* _DESCRIPTION OF THE TASK_
The records below should be written out again, exactly.

** start of MATERIAL **

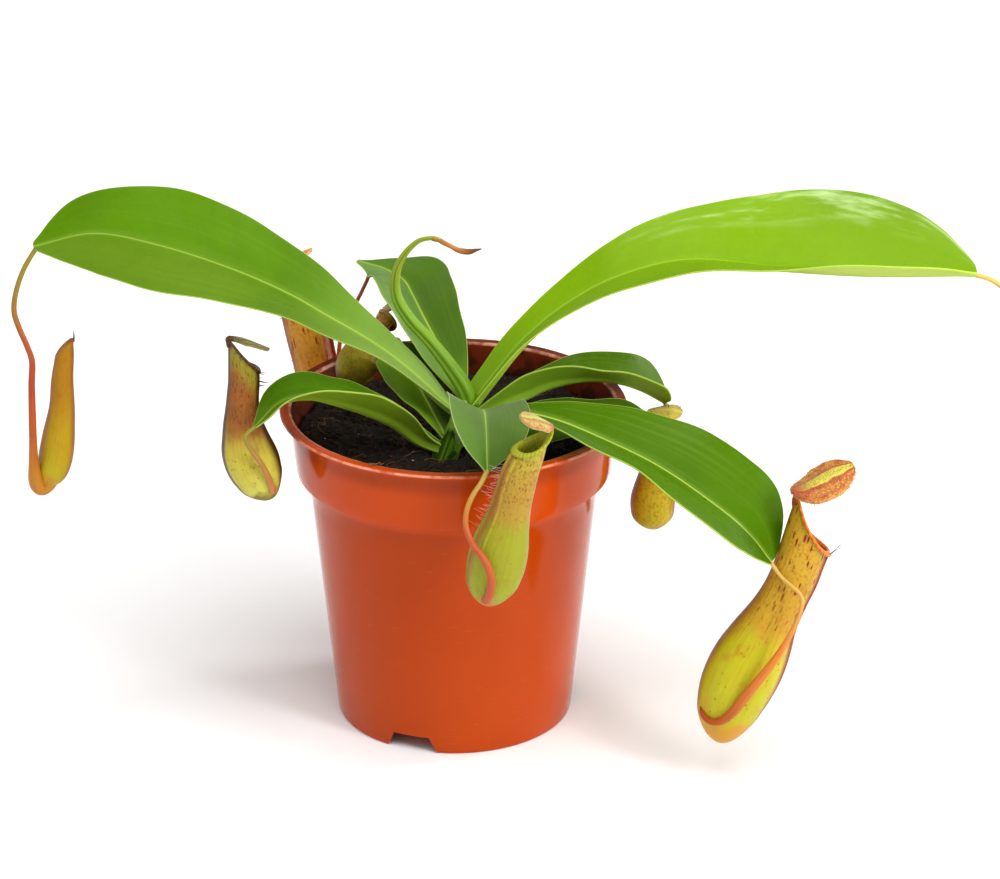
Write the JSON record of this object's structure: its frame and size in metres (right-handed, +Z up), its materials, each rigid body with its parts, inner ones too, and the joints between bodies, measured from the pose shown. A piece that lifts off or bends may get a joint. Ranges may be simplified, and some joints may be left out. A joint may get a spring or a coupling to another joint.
{
  "type": "potted tropical pitcher plant",
  "caption": "Potted tropical pitcher plant: long glossy leaves with tendrils that end in hanging lidded pitchers, in a plastic nursery pot with a wide rim.",
  "frame": {"origin": "on the floor, on the pot's axis, at the middle of its foot", "axes": "+Z up, -Y towards the front, where a pitcher hangs over the rim, +X to the plant's right as seen from the front, towards its long high leaf"},
  "size_m": [0.3627, 0.1567, 0.1903],
  "materials": {
    "pot": "glossy thin orange nursery plastic",
    "soil": "moist dark peat with bark and fibres, rough",
    "stem": "living plant, satin green",
    "leaf_bright": "living leaf, bright green, semi-gloss",
    "leaf_dark": "living leaf, dark green, semi-gloss",
    "leaf_grey": "living leaf, grey green, semi-gloss",
    "leaf_rolled": "young rolled leaf, yellow green, satin",
    "dry_tip": "dry brown leaf tip, matte",
    "tendril": "living tendril, orange brown, satin",
    "pitcher_yellow": "living pitcher, yellow green with red flecks, satin",
    "pitcher_orange": "living pitcher, orange brown, satin",
    "lid": "living pitcher lid, yellow and orange, finely hairy"
  },
  "bodies": {
    "root": {"pot": "pot", "soil": "soil", "stem": "stem", "leaf_far_left": "leaf_bright", "leaf_right_high": "leaf_bright", "leaf_back": "leaf_dark", "leaf_right_small": "leaf_bright", "leaf_right_front": "leaf_bright", "leaf_right_low": "leaf_dark", "leaf_front": "leaf_grey", "leaf_left_small": "leaf_bright", "leaf_back_left": "leaf_dark", "leaf_rolled": "leaf_rolled", "dry_tip": "dry_tip", "tendril_far_left": "tendril", "tendril_right_high": "tendril", "tendril_back": "tendril", "tendril_right_small": "tendril", "tendril_right_front": "tendril", "tendril_front": "tendril", "tendril_left_small": "tendril", "tendril_back_left": "tendril", "pitcher_far_left": "pitcher_orange", "pitcher_right_high": "pitcher_orange", "pitcher_back": "pitcher_orange", "lid_back": "lid", "pitcher_right_small": "pitcher_yellow", "lid_right_small": "lid", "pitcher_right_front": "pitcher_yellow", "lid_right_front": "lid", "pitcher_front": "pitcher_yellow", "lid_front": "lid", "pitcher_left_small": "pitcher_orange", "lid_left_small": "lid", "pitcher_back_left": "pitcher_yellow", "lid_back_left": "lid"}
  },
  "joints": []
}
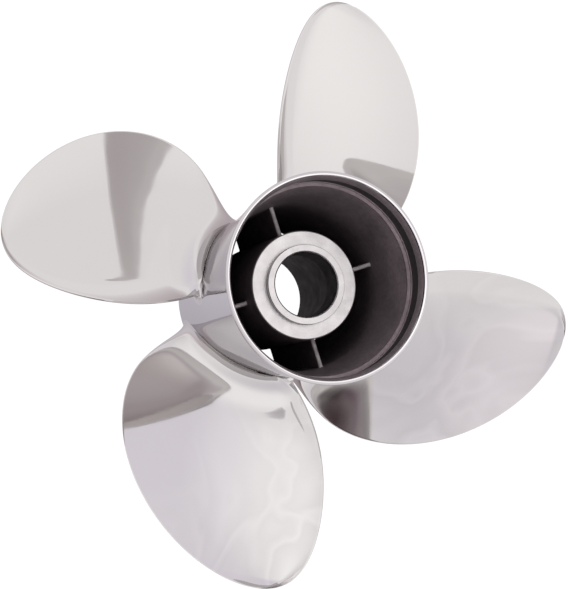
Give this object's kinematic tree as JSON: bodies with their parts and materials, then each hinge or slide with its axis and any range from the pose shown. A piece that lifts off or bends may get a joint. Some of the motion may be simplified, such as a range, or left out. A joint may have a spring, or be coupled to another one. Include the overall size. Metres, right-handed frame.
{
  "type": "outboard boat propeller",
  "caption": "Right-hand outboard propeller in mirror-polished stainless steel: raked helical blades on a flared barrel, with exhaust passages through the hub.",
  "frame": {"origin": "on the shaft axis, in the plane of the barrel's flat front face, which the propeller rests on", "axes": "+Z along the shaft axis towards the aft end, where the exhaust leaves; +X and +Y across it, +Y near the direction in which blade_1 points"},
  "size_m": [0.3512, 0.3512, 0.1507],
  "materials": {
    "polished_steel": "mirror-polished stainless steel",
    "machined_steel": "bright satin, as cast and faced",
    "passage_black": "satin black, thin, on cast steel"
  },
  "bodies": {
    "root": {"outer_barrel": "polished_steel", "inner_hub": "machined_steel", "rib_1": "passage_black", "rib_2": "passage_black", "rib_3": "passage_black", "rib_4": "passage_black", "blade_1": "polished_steel", "blade_2": "polished_steel", "blade_3": "polished_steel", "blade_4": "polished_steel"}
  },
  "joints": []
}
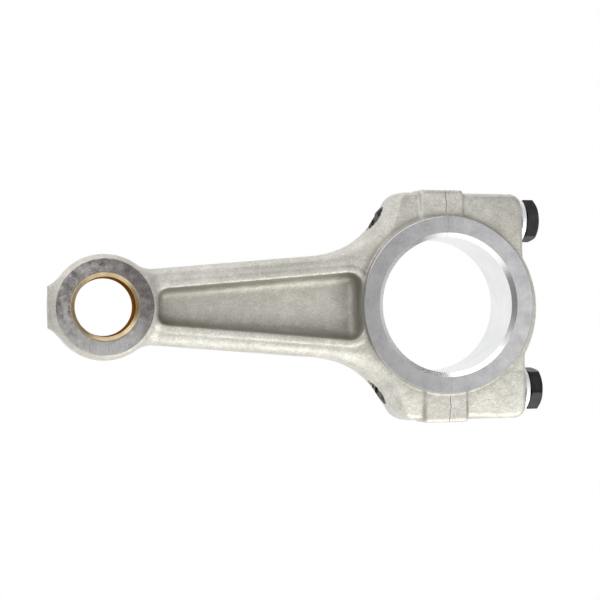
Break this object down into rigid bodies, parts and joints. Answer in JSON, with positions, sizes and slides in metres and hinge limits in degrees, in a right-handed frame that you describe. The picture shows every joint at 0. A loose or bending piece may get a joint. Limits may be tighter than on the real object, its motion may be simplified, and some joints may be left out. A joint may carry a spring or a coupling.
{
  "type": "connecting rod",
  "caption": "Small-engine connecting rod: tapered I-beam shank, bushed small end, split big end with bolted cap.",
  "frame": {"origin": "centre of the underside of the whole rod, on the plane of the lower thrust faces", "axes": "+X along the rod from the small end to the big end, +Z along both bores, +Y across the rod"},
  "size_m": [0.161, 0.0758, 0.022],
  "materials": {
    "cast_rod": "as-cast, with machined faces and bore",
    "cast_cap": "as-cast, with machined faces and bore",
    "bush_bronze": "bored bearing bronze",
    "black_screw": "black oxide",
    "plated_washer": "bright zinc"
  },
  "bodies": {
    "rod": {"rod_body": "cast_rod", "small_end_bush": "bush_bronze"},
    "cap": {"rod_cap": "cast_cap"},
    "upper_washer": {"bolt_washer_upper": "plated_washer"},
    "upper_screw": {"cap_bolt_upper": "black_screw"},
    "lower_washer": {"bolt_washer_lower": "plated_washer"},
    "lower_screw": {"cap_bolt_lower": "black_screw"}
  },
  "joints": [
    {"name": "cap_lift", "type": "slide", "parent": "rod", "child": "cap", "axis": [1, 0, 0], "range_m": [0, 0.06]},
    {"name": "upper_screw_travel", "type": "slide", "parent": "cap", "child": "upper_washer", "axis": [1, 0, 0], "range_m": [0, 0.0224]},
    {"name": "upper_screw_turn", "type": "hinge", "parent": "upper_washer", "child": "upper_screw", "pos_m": [0.0758, 0.0282, 0.011], "axis": [1, 0, 0], "range_deg": [0, 7560]},
    {"name": "lower_screw_travel", "type": "slide", "parent": "cap", "child": "lower_washer", "axis": [1, 0, 0], "range_m": [0, 0.0224]},
    {"name": "lower_screw_turn", "type": "hinge", "parent": "lower_washer", "child": "lower_screw", "pos_m": [0.0758, -0.0282, 0.011], "axis": [1, 0, 0], "range_deg": [0, 7560]}
  ],
  "couplings": [
    {"joint": "upper_screw_travel", "follows": "upper_screw_turn", "m_per_rad": 0.00016844},
    {"joint": "lower_screw_travel", "follows": "lower_screw_turn", "m_per_rad": 0.00016844}
  ]
}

** end of MATERIAL **

* _ANSWER TO THE TASK_
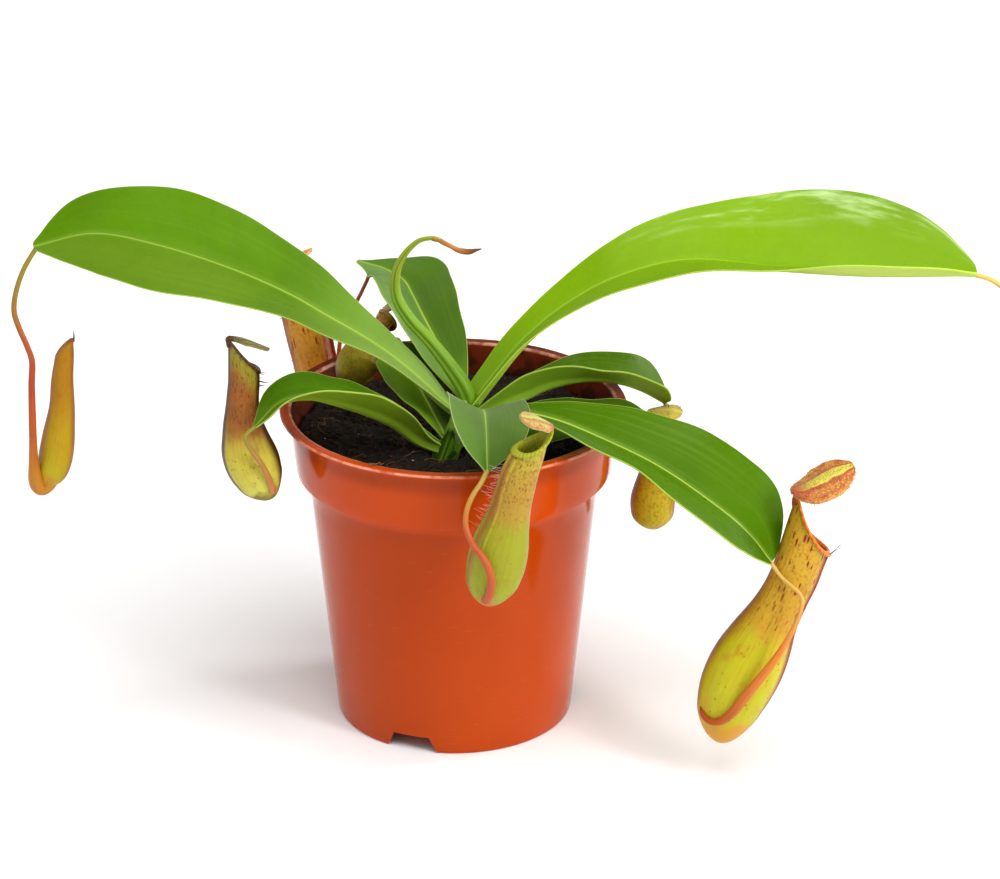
Write the JSON record of this object's structure: its frame and size in metres (right-handed, +Z up), its materials, each rigid body with its parts, inner ones too, and the joints between bodies, measured from the pose shown. A piece that lifts off or bends may get a joint. Ranges may be simplified, and some joints may be left out. A joint may get a spring or a coupling to another joint.
{
  "type": "potted tropical pitcher plant",
  "caption": "Potted tropical pitcher plant: long glossy leaves with tendrils that end in hanging lidded pitchers, in a plastic nursery pot with a wide rim.",
  "frame": {"origin": "on the floor, on the pot's axis, at the middle of its foot", "axes": "+Z up, -Y towards the front, where a pitcher hangs over the rim, +X to the plant's right as seen from the front, towards its long high leaf"},
  "size_m": [0.3627, 0.1567, 0.1903],
  "materials": {
    "pot": "glossy thin orange nursery plastic",
    "soil": "moist dark peat with bark and fibres, rough",
    "stem": "living plant, satin green",
    "leaf_bright": "living leaf, bright green, semi-gloss",
    "leaf_dark": "living leaf, dark green, semi-gloss",
    "leaf_grey": "living leaf, grey green, semi-gloss",
    "leaf_rolled": "young rolled leaf, yellow green, satin",
    "dry_tip": "dry brown leaf tip, matte",
    "tendril": "living tendril, orange brown, satin",
    "pitcher_yellow": "living pitcher, yellow green with red flecks, satin",
    "pitcher_orange": "living pitcher, orange brown, satin",
    "lid": "living pitcher lid, yellow and orange, finely hairy"
  },
  "bodies": {
    "root": {"pot": "pot", "soil": "soil", "stem": "stem", "leaf_far_left": "leaf_bright", "leaf_right_high": "leaf_bright", "leaf_back": "leaf_dark", "leaf_right_small": "leaf_bright", "leaf_right_front": "leaf_bright", "leaf_right_low": "leaf_dark", "leaf_front": "leaf_grey", "leaf_left_small": "leaf_bright", "leaf_back_left": "leaf_dark", "leaf_rolled": "leaf_rolled", "dry_tip": "dry_tip", "tendril_far_left": "tendril", "tendril_right_high": "tendril", "tendril_back": "tendril", "tendril_right_small": "tendril", "tendril_right_front": "tendril", "tendril_front": "tendril", "tendril_left_small": "tendril", "tendril_back_left": "tendril", "pitcher_far_left": "pitcher_orange", "pitcher_right_high": "pitcher_orange", "pitcher_back": "pitcher_orange", "lid_back": "lid", "pitcher_right_small": "pitcher_yellow", "lid_right_small": "lid", "pitcher_right_front": "pitcher_yellow", "lid_right_front": "lid", "pitcher_front": "pitcher_yellow", "lid_front": "lid", "pitcher_left_small": "pitcher_orange", "lid_left_small": "lid", "pitcher_back_left": "pitcher_yellow", "lid_back_left": "lid"}
  },
  "joints": []
}
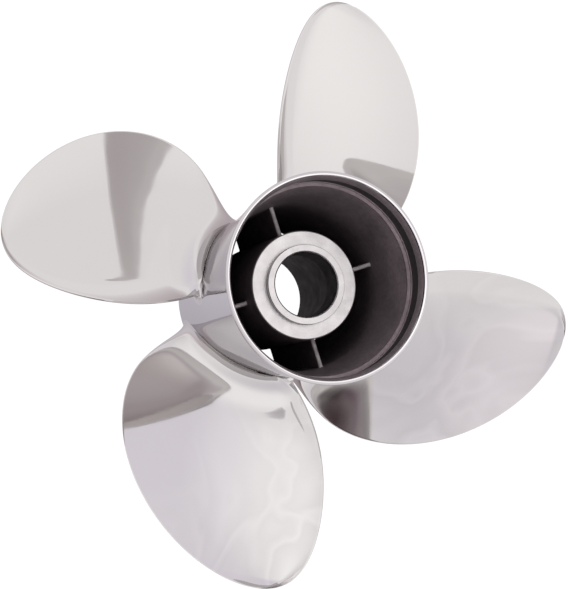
Give this object's kinematic tree as JSON: bodies with their parts and materials, then each hinge or slide with its axis and any range from the pose shown. A piece that lifts off or bends may get a joint. Some of the motion may be simplified, such as a range, or left out. A joint may have a spring, or be coupled to another one. Include the overall size. Metres, right-handed frame.
{
  "type": "outboard boat propeller",
  "caption": "Right-hand outboard propeller in mirror-polished stainless steel: raked helical blades on a flared barrel, with exhaust passages through the hub.",
  "frame": {"origin": "on the shaft axis, in the plane of the barrel's flat front face, which the propeller rests on", "axes": "+Z along the shaft axis towards the aft end, where the exhaust leaves; +X and +Y across it, +Y near the direction in which blade_1 points"},
  "size_m": [0.3512, 0.3512, 0.1507],
  "materials": {
    "polished_steel": "mirror-polished stainless steel",
    "machined_steel": "bright satin, as cast and faced",
    "passage_black": "satin black, thin, on cast steel"
  },
  "bodies": {
    "root": {"outer_barrel": "polished_steel", "inner_hub": "machined_steel", "rib_1": "passage_black", "rib_2": "passage_black", "rib_3": "passage_black", "rib_4": "passage_black", "blade_1": "polished_steel", "blade_2": "polished_steel", "blade_3": "polished_steel", "blade_4": "polished_steel"}
  },
  "joints": []
}
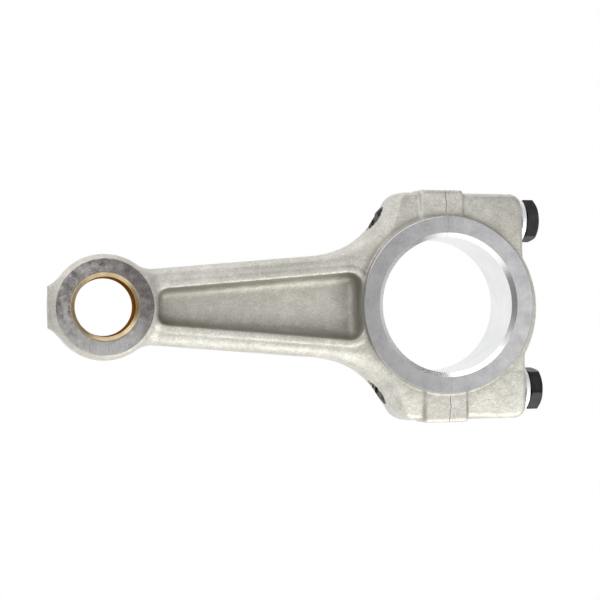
Break this object down into rigid bodies, parts and joints. Answer in JSON, with positions, sizes and slides in metres and hinge limits in degrees, in a right-handed frame that you describe. The picture shows every joint at 0. A loose or bending piece may get a joint. Limits may be tighter than on the real object, its motion may be simplified, and some joints may be left out. A joint may carry a spring or a coupling.
{
  "type": "connecting rod",
  "caption": "Small-engine connecting rod: tapered I-beam shank, bushed small end, split big end with bolted cap.",
  "frame": {"origin": "centre of the underside of the whole rod, on the plane of the lower thrust faces", "axes": "+X along the rod from the small end to the big end, +Z along both bores, +Y across the rod"},
  "size_m": [0.161, 0.0758, 0.022],
  "materials": {
    "cast_rod": "as-cast, with machined faces and bore",
    "cast_cap": "as-cast, with machined faces and bore",
    "bush_bronze": "bored bearing bronze",
    "black_screw": "black oxide",
    "plated_washer": "bright zinc"
  },
  "bodies": {
    "rod": {"rod_body": "cast_rod", "small_end_bush": "bush_bronze"},
    "cap": {"rod_cap": "cast_cap"},
    "upper_washer": {"bolt_washer_upper": "plated_washer"},
    "upper_screw": {"cap_bolt_upper": "black_screw"},
    "lower_washer": {"bolt_washer_lower": "plated_washer"},
    "lower_screw": {"cap_bolt_lower": "black_screw"}
  },
  "joints": [
    {"name": "cap_lift", "type": "slide", "parent": "rod", "child": "cap", "axis": [1, 0, 0], "range_m": [0, 0.06]},
    {"name": "upper_screw_travel", "type": "slide", "parent": "cap", "child": "upper_washer", "axis": [1, 0, 0], "range_m": [0, 0.0224]},
    {"name": "upper_screw_turn", "type": "hinge", "parent": "upper_washer", "child": "upper_screw", "pos_m": [0.0758, 0.0282, 0.011], "axis": [1, 0, 0], "range_deg": [0, 7560]},
    {"name": "lower_screw_travel", "type": "slide", "parent": "cap", "child": "lower_washer", "axis": [1, 0, 0], "range_m": [0, 0.0224]},
    {"name": "lower_screw_turn", "type": "hinge", "parent": "lower_washer", "child": "lower_screw", "pos_m": [0.0758, -0.0282, 0.011], "axis": [1, 0, 0], "range_deg": [0, 7560]}
  ],
  "couplings": [
    {"joint": "upper_screw_travel", "follows": "upper_screw_turn", "m_per_rad": 0.00016844},
    {"joint": "lower_screw_travel", "follows": "lower_screw_turn", "m_per_rad": 0.00016844}
  ]
}